**Records to process**
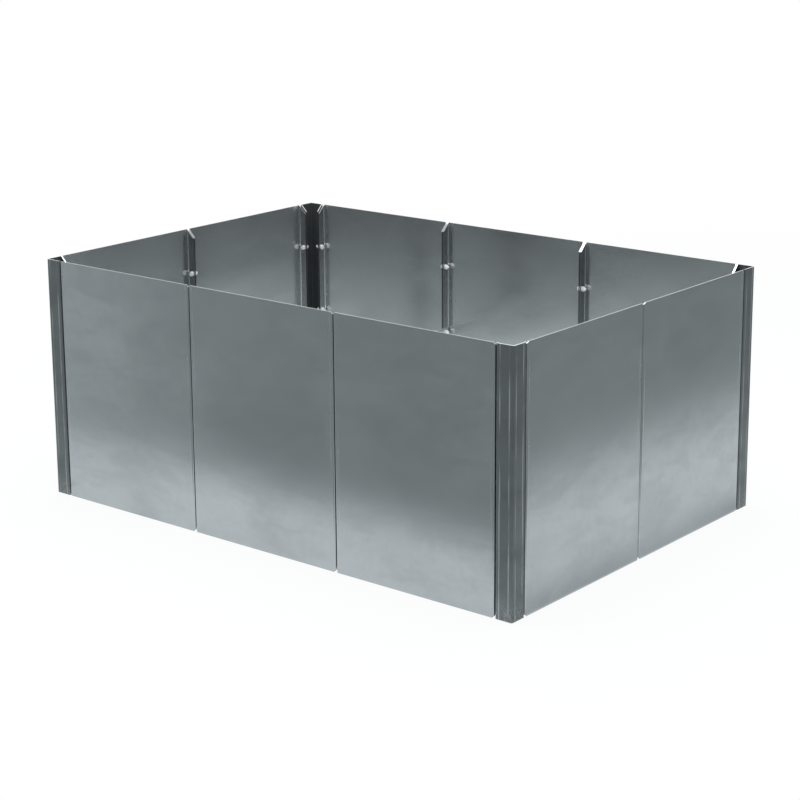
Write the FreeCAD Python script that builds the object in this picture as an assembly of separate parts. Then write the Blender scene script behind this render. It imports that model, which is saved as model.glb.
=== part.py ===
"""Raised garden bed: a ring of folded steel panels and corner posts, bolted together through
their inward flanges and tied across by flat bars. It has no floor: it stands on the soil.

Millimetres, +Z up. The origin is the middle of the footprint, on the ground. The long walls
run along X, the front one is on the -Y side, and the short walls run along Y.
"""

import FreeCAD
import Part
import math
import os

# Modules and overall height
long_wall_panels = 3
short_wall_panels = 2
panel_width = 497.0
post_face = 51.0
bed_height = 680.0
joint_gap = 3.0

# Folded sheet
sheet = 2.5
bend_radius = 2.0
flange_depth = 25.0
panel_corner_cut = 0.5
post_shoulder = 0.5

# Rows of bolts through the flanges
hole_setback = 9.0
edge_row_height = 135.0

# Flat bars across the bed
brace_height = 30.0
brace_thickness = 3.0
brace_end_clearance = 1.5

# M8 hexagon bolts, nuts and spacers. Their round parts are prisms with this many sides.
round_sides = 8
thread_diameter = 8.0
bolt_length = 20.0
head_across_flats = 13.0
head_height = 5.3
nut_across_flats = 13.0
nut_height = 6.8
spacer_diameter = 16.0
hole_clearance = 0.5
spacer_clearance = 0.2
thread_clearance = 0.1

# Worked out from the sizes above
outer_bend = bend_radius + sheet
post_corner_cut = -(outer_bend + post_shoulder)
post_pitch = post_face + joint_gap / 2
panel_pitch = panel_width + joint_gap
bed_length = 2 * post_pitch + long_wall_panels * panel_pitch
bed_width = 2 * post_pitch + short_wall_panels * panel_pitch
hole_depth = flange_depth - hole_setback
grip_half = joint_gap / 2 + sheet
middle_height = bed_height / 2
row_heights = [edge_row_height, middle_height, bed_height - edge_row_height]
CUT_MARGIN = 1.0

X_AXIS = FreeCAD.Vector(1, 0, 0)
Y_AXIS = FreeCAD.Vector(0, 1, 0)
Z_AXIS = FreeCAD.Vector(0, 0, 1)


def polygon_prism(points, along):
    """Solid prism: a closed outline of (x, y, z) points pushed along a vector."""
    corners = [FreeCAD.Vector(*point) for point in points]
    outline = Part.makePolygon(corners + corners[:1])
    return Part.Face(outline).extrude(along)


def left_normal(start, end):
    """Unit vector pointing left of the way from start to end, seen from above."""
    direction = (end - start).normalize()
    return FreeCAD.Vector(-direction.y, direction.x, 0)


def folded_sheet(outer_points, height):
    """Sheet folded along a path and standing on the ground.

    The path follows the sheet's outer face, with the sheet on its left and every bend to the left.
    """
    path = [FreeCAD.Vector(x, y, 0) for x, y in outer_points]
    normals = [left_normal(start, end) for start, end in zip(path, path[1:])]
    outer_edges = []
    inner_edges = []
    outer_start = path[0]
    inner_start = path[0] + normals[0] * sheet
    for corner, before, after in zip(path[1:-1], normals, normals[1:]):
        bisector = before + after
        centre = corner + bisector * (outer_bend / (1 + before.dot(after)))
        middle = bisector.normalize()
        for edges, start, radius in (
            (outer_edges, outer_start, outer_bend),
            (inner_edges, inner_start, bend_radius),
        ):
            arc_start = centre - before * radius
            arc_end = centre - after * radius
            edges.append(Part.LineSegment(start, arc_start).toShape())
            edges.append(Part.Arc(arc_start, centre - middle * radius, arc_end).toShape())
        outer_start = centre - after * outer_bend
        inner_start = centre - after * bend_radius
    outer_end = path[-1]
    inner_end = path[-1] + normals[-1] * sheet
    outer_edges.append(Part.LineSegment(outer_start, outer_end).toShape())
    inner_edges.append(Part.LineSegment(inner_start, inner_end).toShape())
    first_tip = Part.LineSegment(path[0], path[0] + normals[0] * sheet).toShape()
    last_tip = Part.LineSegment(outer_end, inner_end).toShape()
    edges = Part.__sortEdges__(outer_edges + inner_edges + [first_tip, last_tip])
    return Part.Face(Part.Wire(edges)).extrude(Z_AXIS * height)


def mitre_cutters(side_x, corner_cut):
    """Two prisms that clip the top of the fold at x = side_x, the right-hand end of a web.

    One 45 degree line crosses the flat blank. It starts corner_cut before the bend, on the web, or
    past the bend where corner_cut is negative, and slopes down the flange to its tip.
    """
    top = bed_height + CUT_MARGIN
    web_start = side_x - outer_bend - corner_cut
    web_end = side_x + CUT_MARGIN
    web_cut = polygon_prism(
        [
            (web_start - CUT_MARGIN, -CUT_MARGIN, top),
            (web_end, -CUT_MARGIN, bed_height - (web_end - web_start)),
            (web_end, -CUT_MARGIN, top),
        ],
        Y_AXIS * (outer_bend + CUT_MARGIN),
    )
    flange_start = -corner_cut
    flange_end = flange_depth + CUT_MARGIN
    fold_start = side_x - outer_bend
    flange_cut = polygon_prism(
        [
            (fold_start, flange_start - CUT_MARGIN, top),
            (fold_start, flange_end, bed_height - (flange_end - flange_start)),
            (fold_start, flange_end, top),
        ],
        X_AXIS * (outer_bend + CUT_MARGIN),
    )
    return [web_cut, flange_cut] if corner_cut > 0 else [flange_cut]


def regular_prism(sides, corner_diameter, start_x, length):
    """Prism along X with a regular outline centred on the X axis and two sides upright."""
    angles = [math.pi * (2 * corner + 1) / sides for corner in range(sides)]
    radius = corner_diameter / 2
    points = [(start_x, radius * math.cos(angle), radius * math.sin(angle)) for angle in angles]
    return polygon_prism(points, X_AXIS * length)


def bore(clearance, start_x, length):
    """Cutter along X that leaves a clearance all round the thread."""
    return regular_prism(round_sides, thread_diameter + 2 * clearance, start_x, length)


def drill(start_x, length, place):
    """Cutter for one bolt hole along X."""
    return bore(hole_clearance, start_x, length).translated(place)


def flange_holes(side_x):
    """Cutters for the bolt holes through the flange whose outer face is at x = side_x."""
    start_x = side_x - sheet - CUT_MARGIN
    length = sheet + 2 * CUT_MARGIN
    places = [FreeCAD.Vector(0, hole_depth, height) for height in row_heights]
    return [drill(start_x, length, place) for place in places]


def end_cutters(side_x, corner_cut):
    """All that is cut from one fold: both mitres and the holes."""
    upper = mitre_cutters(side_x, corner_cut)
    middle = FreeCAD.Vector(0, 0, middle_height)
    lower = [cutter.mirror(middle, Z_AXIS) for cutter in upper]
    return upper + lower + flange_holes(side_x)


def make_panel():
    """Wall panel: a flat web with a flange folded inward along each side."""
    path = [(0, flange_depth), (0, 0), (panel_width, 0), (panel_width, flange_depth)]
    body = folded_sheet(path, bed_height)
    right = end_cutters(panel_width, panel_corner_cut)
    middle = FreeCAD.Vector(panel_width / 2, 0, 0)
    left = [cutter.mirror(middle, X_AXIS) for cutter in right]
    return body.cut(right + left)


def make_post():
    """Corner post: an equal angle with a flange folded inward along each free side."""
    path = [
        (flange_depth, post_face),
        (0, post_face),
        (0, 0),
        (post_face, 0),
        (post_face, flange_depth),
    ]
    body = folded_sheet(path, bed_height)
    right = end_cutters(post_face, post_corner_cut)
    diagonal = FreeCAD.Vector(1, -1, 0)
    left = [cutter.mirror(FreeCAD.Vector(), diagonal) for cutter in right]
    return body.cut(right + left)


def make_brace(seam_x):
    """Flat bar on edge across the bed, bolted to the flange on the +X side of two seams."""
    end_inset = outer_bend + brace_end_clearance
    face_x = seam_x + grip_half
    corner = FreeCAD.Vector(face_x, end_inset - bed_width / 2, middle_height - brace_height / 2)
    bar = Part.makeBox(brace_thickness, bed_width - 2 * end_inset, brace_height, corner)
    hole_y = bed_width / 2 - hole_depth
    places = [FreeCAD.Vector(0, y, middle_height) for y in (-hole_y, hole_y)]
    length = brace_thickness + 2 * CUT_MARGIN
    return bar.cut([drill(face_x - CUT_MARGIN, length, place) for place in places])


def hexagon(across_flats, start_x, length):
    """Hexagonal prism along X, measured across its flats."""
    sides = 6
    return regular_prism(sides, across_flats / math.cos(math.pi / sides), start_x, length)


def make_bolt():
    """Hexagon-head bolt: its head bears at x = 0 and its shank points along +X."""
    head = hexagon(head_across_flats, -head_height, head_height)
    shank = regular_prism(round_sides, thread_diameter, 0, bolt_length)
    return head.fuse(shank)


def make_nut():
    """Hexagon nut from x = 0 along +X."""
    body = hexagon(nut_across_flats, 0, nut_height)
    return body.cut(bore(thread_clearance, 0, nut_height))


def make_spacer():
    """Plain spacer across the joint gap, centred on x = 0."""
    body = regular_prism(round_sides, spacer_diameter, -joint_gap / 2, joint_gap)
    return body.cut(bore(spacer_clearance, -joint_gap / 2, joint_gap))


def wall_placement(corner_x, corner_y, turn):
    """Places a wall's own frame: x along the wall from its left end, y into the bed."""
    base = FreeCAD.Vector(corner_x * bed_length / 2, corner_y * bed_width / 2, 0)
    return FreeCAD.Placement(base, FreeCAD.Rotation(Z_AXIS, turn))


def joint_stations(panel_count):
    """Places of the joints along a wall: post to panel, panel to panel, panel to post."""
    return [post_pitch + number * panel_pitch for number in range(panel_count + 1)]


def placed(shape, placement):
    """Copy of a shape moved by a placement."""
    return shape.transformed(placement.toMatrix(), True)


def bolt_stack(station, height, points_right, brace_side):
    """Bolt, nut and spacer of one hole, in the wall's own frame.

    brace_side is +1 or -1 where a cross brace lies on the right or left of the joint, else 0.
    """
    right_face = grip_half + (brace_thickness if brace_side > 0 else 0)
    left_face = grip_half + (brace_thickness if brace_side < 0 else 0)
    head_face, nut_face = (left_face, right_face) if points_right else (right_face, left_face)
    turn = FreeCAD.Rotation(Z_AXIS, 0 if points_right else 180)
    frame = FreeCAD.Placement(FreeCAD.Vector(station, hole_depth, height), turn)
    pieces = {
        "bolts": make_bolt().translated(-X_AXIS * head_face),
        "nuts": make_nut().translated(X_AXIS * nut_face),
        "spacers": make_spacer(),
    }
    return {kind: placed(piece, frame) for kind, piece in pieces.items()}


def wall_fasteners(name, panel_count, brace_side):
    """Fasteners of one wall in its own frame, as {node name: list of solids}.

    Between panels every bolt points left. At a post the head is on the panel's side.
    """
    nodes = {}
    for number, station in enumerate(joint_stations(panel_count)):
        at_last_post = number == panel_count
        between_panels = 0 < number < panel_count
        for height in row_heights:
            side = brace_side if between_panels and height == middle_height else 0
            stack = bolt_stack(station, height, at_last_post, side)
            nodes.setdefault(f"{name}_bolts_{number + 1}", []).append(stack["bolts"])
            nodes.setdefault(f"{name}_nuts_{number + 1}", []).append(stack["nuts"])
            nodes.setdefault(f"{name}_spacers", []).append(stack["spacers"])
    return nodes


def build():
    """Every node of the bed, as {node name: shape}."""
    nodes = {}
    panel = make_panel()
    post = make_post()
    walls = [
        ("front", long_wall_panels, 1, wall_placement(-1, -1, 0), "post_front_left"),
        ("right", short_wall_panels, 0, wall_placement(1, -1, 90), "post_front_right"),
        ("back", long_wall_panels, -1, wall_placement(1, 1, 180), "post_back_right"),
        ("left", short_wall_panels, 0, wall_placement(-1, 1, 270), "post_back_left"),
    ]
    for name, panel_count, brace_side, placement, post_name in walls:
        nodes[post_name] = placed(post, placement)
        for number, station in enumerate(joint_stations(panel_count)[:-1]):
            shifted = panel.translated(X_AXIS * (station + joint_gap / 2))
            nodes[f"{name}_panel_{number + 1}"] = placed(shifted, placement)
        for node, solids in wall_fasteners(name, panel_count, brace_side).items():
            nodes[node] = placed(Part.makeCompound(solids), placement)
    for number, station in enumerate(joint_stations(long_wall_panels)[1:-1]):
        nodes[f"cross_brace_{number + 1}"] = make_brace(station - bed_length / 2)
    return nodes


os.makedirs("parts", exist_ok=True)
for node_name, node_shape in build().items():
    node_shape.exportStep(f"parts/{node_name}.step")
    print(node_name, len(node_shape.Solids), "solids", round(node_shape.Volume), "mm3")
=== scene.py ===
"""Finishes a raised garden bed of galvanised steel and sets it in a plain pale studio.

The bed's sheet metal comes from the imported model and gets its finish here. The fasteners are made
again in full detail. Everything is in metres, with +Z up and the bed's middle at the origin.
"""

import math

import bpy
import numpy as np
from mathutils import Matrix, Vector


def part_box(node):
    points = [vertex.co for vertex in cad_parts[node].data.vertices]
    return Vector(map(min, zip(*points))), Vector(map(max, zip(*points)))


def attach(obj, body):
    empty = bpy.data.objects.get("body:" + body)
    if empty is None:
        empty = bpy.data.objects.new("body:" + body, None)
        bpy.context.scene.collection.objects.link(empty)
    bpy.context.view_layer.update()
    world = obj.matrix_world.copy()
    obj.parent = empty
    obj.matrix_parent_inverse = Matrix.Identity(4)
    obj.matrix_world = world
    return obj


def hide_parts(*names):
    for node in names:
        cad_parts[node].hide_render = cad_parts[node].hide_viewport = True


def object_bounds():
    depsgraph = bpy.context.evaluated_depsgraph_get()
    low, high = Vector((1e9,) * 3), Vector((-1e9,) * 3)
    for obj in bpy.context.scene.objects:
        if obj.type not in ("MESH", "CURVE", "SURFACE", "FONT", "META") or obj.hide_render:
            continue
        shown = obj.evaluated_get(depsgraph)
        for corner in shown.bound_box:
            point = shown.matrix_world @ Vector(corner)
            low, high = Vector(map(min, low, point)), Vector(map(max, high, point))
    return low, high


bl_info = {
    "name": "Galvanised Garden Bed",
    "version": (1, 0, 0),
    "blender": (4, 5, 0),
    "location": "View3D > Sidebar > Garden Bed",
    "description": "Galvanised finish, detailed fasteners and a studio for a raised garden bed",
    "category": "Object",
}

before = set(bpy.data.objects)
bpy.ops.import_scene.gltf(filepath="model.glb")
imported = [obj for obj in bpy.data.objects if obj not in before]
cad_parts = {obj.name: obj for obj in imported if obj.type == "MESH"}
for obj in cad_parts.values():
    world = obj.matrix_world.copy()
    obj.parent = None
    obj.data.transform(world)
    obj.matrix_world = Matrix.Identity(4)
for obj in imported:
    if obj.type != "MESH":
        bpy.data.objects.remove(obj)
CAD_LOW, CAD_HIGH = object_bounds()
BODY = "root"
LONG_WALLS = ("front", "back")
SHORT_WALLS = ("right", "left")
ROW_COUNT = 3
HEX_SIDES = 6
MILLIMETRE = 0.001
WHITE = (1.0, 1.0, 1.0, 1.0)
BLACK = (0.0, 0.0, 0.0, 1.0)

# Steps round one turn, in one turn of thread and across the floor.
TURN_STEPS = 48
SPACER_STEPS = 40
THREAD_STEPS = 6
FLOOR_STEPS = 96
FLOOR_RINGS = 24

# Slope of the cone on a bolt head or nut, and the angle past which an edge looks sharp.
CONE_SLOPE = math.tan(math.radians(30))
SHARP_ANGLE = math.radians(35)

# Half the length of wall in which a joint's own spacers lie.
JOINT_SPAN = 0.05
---
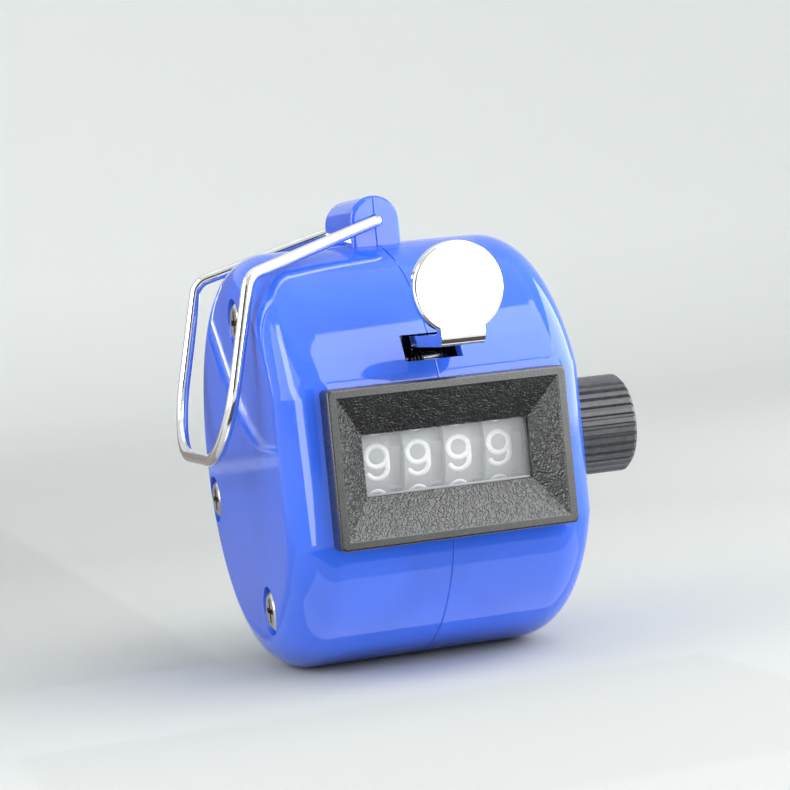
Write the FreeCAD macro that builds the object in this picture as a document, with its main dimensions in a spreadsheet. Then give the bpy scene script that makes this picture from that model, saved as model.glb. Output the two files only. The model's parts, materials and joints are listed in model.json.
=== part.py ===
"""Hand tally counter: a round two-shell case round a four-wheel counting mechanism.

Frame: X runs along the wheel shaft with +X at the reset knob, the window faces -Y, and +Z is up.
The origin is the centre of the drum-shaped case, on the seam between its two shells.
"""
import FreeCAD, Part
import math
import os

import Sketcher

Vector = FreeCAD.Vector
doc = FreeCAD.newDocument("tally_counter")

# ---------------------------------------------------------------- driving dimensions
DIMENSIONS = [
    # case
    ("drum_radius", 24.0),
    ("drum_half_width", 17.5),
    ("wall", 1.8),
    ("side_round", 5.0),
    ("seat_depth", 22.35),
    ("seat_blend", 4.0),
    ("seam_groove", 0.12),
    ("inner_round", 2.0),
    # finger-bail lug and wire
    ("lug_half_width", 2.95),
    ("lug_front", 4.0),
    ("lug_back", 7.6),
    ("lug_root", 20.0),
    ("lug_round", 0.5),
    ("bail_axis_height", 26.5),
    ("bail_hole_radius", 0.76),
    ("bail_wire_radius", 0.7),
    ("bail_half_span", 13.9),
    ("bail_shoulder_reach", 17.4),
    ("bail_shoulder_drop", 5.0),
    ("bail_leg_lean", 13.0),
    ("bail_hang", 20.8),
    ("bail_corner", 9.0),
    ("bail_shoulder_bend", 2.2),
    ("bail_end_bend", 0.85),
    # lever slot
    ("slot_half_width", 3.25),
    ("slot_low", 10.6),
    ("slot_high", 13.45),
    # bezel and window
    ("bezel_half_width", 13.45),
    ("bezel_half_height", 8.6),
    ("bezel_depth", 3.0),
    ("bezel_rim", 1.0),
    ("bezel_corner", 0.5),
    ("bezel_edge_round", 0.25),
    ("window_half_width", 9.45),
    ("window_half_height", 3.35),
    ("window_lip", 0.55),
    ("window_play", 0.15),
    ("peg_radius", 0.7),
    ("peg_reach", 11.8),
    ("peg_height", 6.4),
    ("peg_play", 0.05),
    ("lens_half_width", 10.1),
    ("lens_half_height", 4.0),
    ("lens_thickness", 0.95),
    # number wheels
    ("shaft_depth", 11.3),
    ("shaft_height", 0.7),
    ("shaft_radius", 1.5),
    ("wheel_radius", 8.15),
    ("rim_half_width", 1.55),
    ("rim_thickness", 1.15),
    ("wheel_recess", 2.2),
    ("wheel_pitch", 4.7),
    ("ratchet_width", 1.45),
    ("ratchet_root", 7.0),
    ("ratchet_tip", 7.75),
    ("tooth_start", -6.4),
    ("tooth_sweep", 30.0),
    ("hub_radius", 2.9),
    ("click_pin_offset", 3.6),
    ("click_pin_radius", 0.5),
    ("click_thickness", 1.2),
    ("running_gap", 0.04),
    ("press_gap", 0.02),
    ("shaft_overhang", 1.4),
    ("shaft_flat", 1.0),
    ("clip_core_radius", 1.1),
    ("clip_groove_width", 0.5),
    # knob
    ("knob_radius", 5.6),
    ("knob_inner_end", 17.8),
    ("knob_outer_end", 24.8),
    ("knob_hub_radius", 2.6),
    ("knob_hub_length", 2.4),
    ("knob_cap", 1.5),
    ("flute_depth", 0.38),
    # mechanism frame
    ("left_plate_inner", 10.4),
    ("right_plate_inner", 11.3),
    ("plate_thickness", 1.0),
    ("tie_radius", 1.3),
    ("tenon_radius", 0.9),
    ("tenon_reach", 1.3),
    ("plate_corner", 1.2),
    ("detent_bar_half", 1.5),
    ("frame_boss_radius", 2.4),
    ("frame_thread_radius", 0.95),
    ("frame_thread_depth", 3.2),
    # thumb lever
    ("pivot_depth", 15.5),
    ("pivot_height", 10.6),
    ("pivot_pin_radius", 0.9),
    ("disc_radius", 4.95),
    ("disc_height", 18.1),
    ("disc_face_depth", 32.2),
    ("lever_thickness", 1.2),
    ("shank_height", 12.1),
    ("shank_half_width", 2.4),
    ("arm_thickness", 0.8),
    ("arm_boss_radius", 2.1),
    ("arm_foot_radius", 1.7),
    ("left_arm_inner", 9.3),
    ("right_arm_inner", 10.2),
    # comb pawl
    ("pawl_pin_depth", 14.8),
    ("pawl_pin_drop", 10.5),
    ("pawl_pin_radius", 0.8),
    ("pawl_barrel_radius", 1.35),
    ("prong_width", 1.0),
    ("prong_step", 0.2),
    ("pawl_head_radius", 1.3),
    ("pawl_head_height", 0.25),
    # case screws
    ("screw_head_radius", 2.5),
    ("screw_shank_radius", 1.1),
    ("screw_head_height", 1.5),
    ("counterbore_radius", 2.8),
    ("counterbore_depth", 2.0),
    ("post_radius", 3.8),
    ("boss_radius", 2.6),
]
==
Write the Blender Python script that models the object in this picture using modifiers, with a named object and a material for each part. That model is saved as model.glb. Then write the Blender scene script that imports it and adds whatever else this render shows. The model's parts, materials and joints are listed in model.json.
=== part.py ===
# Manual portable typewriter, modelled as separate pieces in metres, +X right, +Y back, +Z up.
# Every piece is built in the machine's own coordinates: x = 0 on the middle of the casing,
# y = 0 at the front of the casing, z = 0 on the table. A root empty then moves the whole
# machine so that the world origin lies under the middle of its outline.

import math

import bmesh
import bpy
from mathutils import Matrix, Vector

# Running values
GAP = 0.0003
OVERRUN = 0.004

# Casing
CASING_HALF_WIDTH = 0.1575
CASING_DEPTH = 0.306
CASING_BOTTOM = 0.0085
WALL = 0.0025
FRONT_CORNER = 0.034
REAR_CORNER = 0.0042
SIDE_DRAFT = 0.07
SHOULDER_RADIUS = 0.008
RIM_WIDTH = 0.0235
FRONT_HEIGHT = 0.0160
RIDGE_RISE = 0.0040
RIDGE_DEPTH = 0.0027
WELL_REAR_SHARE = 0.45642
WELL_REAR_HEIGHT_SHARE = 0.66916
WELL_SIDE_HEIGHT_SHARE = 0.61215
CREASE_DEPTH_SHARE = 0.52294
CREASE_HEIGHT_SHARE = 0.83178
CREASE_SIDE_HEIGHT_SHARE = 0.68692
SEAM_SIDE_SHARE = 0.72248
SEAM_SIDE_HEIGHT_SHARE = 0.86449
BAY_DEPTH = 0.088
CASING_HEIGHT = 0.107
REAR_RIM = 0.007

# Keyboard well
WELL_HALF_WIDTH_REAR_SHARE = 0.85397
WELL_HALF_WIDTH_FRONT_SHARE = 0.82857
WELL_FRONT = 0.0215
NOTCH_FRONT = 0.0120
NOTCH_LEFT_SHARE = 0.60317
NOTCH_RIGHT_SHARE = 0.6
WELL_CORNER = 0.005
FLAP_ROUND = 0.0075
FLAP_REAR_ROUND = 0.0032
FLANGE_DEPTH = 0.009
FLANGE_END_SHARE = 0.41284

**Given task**
Return only the part of the records above that opens with the line containing "Write the FreeCAD Python" and closes with the line containing "brace_end_clearance = 1.5", ends included.

**Output**
Write the FreeCAD Python script that builds the object in this picture as an assembly of separate parts. Then write the Blender scene script behind this render. It imports that model, which is saved as model.glb.
=== part.py ===
"""Raised garden bed: a ring of folded steel panels and corner posts, bolted together through
their inward flanges and tied across by flat bars. It has no floor: it stands on the soil.

Millimetres, +Z up. The origin is the middle of the footprint, on the ground. The long walls
run along X, the front one is on the -Y side, and the short walls run along Y.
"""

import FreeCAD
import Part
import math
import os

# Modules and overall height
long_wall_panels = 3
short_wall_panels = 2
panel_width = 497.0
post_face = 51.0
bed_height = 680.0
joint_gap = 3.0

# Folded sheet
sheet = 2.5
bend_radius = 2.0
flange_depth = 25.0
panel_corner_cut = 0.5
post_shoulder = 0.5

# Rows of bolts through the flanges
hole_setback = 9.0
edge_row_height = 135.0

# Flat bars across the bed
brace_height = 30.0
brace_thickness = 3.0
brace_end_clearance = 1.5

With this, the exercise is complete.